The road ahead still faces so many MANY unknowns and I find myself struggling daily on how to navigate my fears, frustration, depression, sadness and most of all my guilt. I ache to leave my job so I can focus on Niko but not sure if it’s realistic financially.
I ask myself frequently…if I had recognized and done something sooner could I have prevented this? Had I not gotten him the flu vaccination two weeks before symptoms started surfacing would we be in this situation? This thought peered in my mind because he had gotten the flu vaccination in his left deltoid and his subtle symptoms started presenting in his left eye and left temple areas within just two weeks. As much as I didn’t want to admit it, the sinking feeling that the flu vaccination and the timing and coincidences were too great to ignore.

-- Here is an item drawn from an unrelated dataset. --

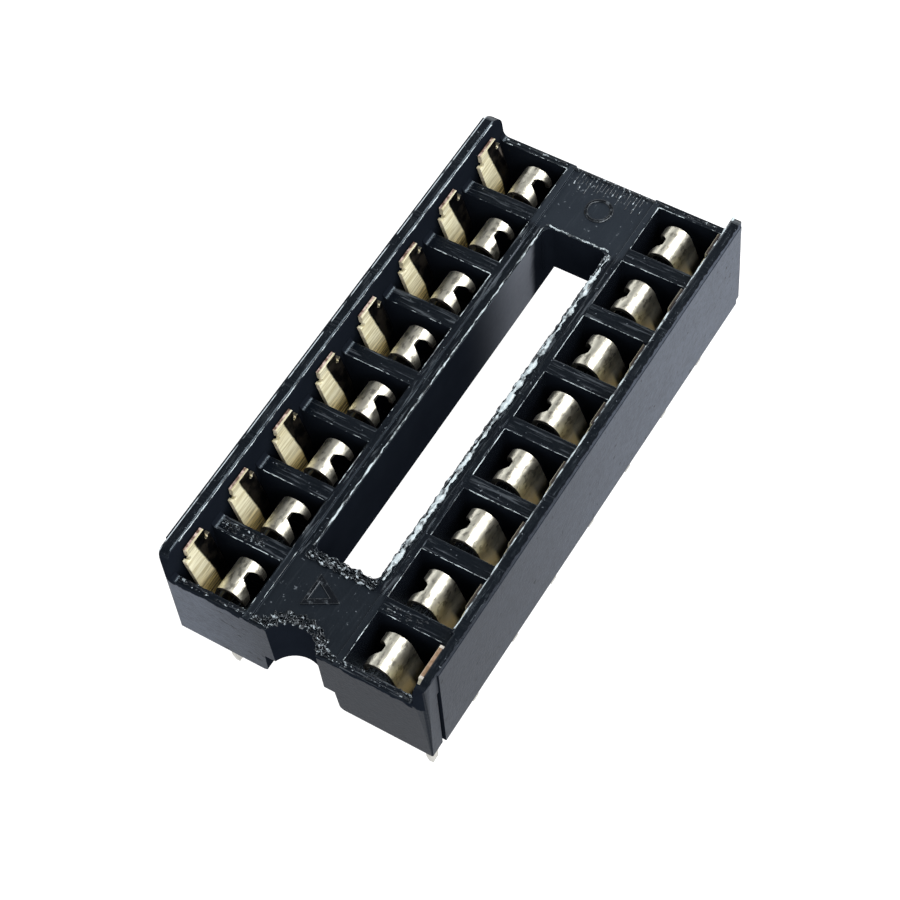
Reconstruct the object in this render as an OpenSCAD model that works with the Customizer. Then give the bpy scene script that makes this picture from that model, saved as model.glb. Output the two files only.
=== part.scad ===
// Sixteen-way socket for a dual in-line chip, with folded two-leaf contacts.
// The board's face is z = 0, the rows run along Y, and the notched end faces -Y.

/* [Layout] */
// Distance between neighbouring contacts along a row
pitch = 2.54; // [2.5:0.01:2.6]
// Distance between the two rows of contacts
row_spacing = 7.62; // [7.58:0.01:7.7]
// Distance from the last contact of a row to the end of the body
end_reach = 1.26; // [1.2:0.01:1.5]
// Distance from the middle of a row to the side of the body at the rims' top
side_reach = 1.19; // [1.16:0.01:1.26]

/* [Body] */
// Height of the deck over the board
deck_h = 3.3; // [3.2:0.05:4.2]
// Distance from the deck down to the parting line of the ends
parting_drop = 0.25; // [0.1:0.05:0.6]
// Inward draft of each side from the rims' top to the board
side_draft = 0.12; // [0.01:0.01:0.15]
// Inward draft of each end below the parting line
end_draft = 0.08; // [0.01:0.01:0.12]
// Wall between a pocket and the widest line of the side
wall_t = 0.55; // [0.48:0.01:0.6]
// Wall between two pockets of a row
partition_t = 0.56; // [0.4:0.02:0.7]
// Thickness of the pocket floors
floor_t = 0.8; // [0.6:0.05:1]
// Radius of the upright corners
corner_r = 0.4; // [0.2:0.05:0.5]
// Length of the set-back zone of the sides at the notched end
near_zone = 0.77; // [0.6:0.01:0.9]
// Length of the set-back zone of the sides at the plain end
far_zone = 0.42; // [0.4:0.01:0.9]
// Depth of the set-back
skin_step = 0.07; // [0.03:0.01:0.1]
// Width of the groove along the set-back at the notched end
seam_w = 0.1; // [0.06:0.02:0.16]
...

At first I was told the vaccination was likely not the cause but then after two brain biopsies, a leg muscle biopsy (to rule out mitochondrial disorders), four infectious disease work-ups and four genetic work-ups (two via UW Pathology and two via Prevention Genetics), thankfully all the results came back clear/negative. It was at that point that it was acknowledged that the flu vaccination may indeed be the cause of Niko’s condition. As a result his primary neurologist filed a VAERS report.
I realize the condition varies from person to person but I am desperate to connect with someone who understands how isolating this experience is. I am eager for guidance on how to channel this experience emotionally and possibly even professionally… as not only do I want to advocate for Niko’s full recovery but to spare other families the sense of isolation, as well as bring awareness on ADEM/TM/ON/MOGAD.
Just know…Niko is our everything and we will never give up on a hopeful full recovery.
Niko has been an inpatient at Seattle Childrens for almost 17 months (partly due to home nursing shortages) and we’re starting the steps to bring him home hopefully by summer 2022.
Thank you for taking the time to read this message.
Sherrie (from iPhone)
Sherrie, please consider joining The MOG Project’s support group for parents. It’s under the Community tab at the top of the website. Dawn and Brian are wonderful and run the group. We also have a very active Facebook community with many parents and caregivers (MOG Antibody/Anti MOG Support and Info). Your son’s story breaks my heart. You sound like an amazing, strong mom. I hope you can bring him home soon.
Thank you for sharing this Jen. My heart goes out to you and your family. I didn’t realize the extent of what you went through and Sophia for that matter. So glad they figured it out and that your persistence paid off. Love you guys!